非弁行為を行った者(弁護士法72条及び73条に違反する行為を行った人)に対する罰則については、弁護士法77条に定めがあり、2年以下の懲役又は300万円以下の罰金に処せられます。

2、非弁行為(弁護士法72条違反)と判断される条件とは?

(1)弁護士・弁護士法人でないこと

当然ですが、弁護士又は弁護士法人以外の者であることが非弁行為の条件です。

(2)報酬を得る目的があること

次に、「報酬を得る目的」が必要です。

ここでいう「報酬」とは、明確な対価性のあるものだけではなく、お礼のようなものも含むと解されています。

条文からすると、完全に無報酬の場合には非弁行為にあたらないことになりますが、何の見返りもないのに他人の紛争に介入するというケースはあまり多くはないといえます。

(3)反復継続して行っていること

また、「業として行っていること」、つまり反復継続して行っていることが条件となります。

非弁行為は、弁護士業を業として行うことを禁止するものです。

「業として」とは、反復継続して行うことをいいますから、1回限りのことは非弁行為にあたらないということになります。

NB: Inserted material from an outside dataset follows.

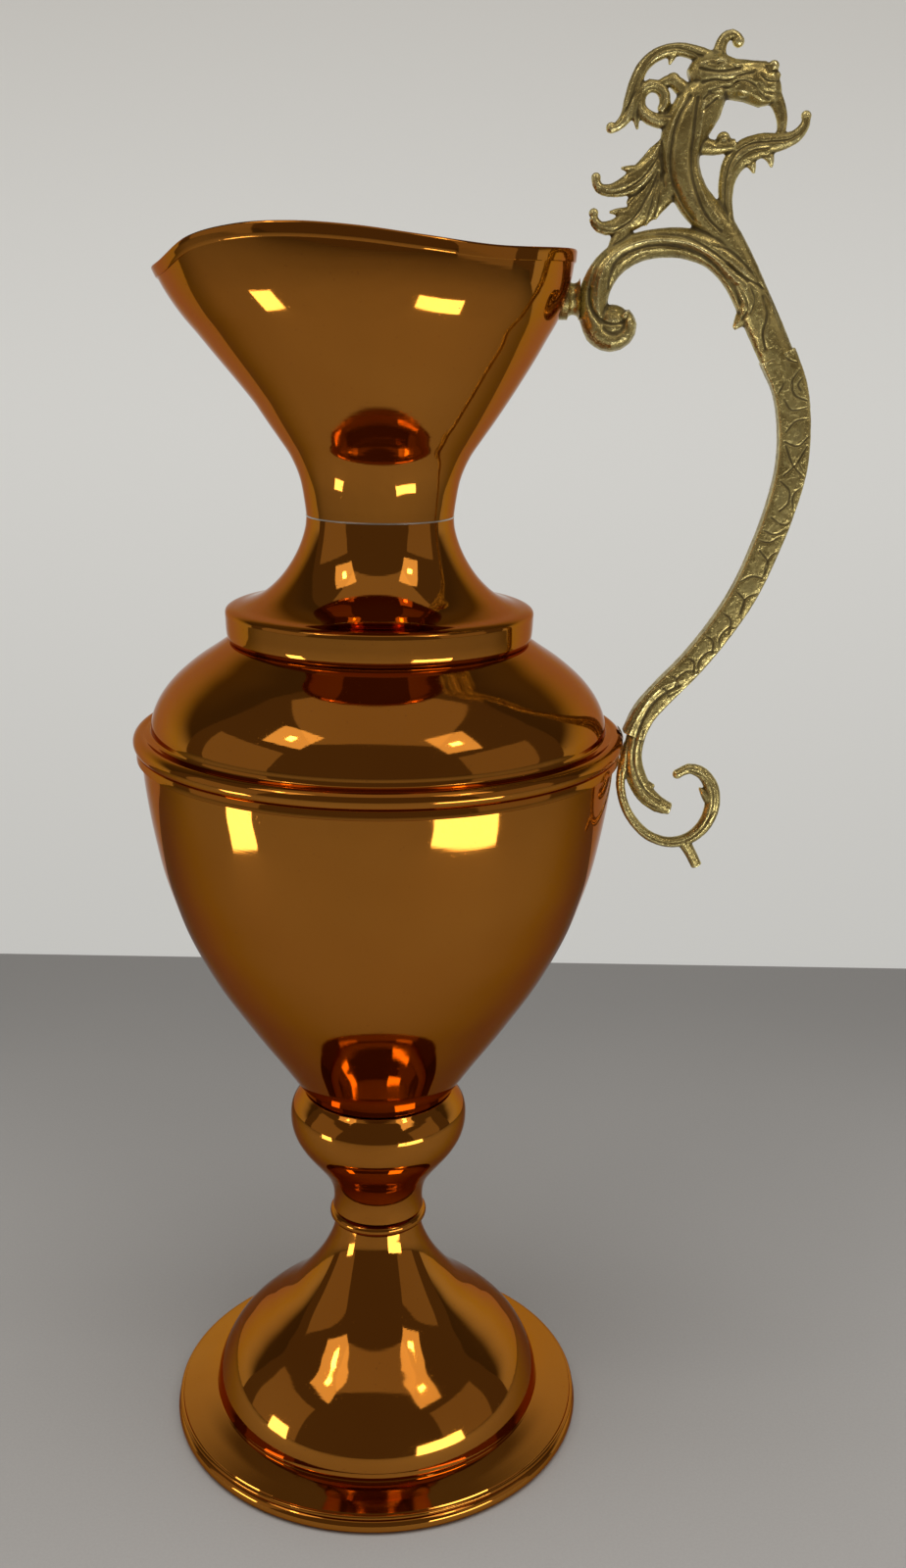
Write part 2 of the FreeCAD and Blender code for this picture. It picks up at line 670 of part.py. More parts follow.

(4)法律事務を取り扱い、又は、そのあっ旋をすること

弁護士法72条は、弁護士以外の者が、

「訴訟事件、非訟事件及び審査請求、再調査の請求、再審査請求等行政庁に対する不服申立事件その他一般の法律事務に関して鑑定、代理、仲裁若しくは和解その他の法律事務」

引用:弁護士法

を取り扱い、又はこれらの周旋をすることを禁止しています。

このカッコ書きの部分を広い意味での「法律事務」といい、これらを取り扱うことや、そのあっ旋(和解を勧めることなど)は禁止されます。

(5)法定の除外事由がないこと

法定の除外事由とは、罪とはならない事情を指します。

たとえば、認定司法書士法は、訴額140万円以下の事件について、簡易裁判所における代理人となることができます(司法書士法3条)。

このような法定の除外事由がある場合には、非弁行為にはあたりません。